** Begin Materials provided **

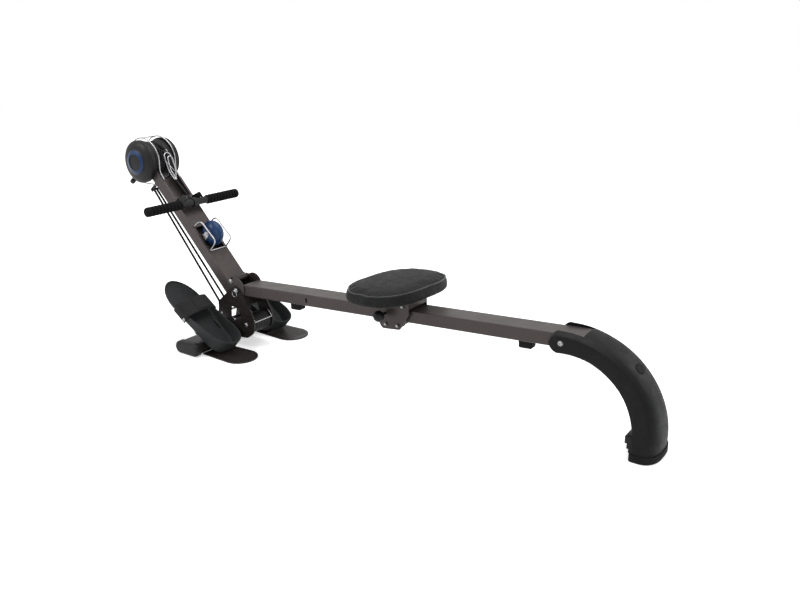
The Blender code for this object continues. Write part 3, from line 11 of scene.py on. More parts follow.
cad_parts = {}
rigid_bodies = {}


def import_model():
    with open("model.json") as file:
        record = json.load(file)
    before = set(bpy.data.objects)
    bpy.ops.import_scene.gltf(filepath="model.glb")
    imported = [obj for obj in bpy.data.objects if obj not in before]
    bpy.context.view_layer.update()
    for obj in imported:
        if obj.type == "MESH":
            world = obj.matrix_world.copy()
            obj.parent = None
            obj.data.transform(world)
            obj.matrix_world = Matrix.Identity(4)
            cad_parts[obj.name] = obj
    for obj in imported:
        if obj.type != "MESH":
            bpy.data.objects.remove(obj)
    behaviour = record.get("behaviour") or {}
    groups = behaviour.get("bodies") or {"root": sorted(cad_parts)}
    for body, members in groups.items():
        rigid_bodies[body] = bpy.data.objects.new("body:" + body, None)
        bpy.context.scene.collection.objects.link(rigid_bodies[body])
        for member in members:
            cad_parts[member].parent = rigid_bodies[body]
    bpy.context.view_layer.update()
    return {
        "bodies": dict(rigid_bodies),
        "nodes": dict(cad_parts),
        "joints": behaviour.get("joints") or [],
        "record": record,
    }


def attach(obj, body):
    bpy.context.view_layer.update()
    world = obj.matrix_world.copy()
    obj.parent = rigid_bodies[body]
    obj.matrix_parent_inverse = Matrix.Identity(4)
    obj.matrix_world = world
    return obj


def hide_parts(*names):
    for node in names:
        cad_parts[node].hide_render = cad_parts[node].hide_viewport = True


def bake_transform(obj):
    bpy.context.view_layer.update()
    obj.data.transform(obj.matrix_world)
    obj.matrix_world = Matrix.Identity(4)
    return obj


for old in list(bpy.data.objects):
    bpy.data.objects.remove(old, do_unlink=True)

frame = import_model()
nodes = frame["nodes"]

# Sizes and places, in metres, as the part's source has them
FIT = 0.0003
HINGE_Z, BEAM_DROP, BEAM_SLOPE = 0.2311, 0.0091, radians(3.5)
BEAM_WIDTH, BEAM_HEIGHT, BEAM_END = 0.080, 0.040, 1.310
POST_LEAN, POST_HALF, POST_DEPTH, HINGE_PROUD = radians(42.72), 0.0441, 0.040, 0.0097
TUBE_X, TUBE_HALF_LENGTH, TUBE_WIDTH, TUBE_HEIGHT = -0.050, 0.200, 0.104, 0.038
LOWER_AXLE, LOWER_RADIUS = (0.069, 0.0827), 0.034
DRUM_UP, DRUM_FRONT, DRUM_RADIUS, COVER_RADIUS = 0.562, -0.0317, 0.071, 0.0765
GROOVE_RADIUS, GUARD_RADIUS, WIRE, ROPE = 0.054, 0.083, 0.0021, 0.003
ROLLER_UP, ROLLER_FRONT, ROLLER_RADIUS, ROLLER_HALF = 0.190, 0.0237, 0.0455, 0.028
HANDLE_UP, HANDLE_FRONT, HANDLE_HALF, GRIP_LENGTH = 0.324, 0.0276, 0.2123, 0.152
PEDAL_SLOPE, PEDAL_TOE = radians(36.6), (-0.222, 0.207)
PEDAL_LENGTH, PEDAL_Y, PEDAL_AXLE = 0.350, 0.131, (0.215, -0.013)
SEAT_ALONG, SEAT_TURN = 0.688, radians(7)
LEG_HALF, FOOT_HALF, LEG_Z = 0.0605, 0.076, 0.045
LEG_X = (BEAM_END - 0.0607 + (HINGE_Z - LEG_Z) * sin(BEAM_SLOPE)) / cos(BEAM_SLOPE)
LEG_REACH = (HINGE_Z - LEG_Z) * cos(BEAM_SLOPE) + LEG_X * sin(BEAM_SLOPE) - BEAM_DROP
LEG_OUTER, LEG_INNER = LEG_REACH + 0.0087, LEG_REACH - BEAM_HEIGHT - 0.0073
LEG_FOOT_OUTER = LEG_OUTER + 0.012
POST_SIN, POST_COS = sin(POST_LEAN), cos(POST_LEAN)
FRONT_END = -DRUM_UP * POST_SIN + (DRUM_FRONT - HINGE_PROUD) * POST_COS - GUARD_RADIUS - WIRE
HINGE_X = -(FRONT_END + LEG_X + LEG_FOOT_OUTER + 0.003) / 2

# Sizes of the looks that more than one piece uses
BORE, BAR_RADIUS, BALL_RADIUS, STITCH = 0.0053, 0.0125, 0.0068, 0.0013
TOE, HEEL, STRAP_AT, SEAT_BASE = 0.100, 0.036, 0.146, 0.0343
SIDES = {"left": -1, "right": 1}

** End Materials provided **
** Begin Materials provided **

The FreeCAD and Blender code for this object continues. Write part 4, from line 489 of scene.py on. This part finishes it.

** End Materials provided **

Extract every line containing the string "Blender" from the material.

Completed exercise:
The Blender code for this object continues. Write part 3, from line 11 of scene.py on. More parts follow.
The FreeCAD and Blender code for this object continues. Write part 4, from line 489 of scene.py on. This part finishes it.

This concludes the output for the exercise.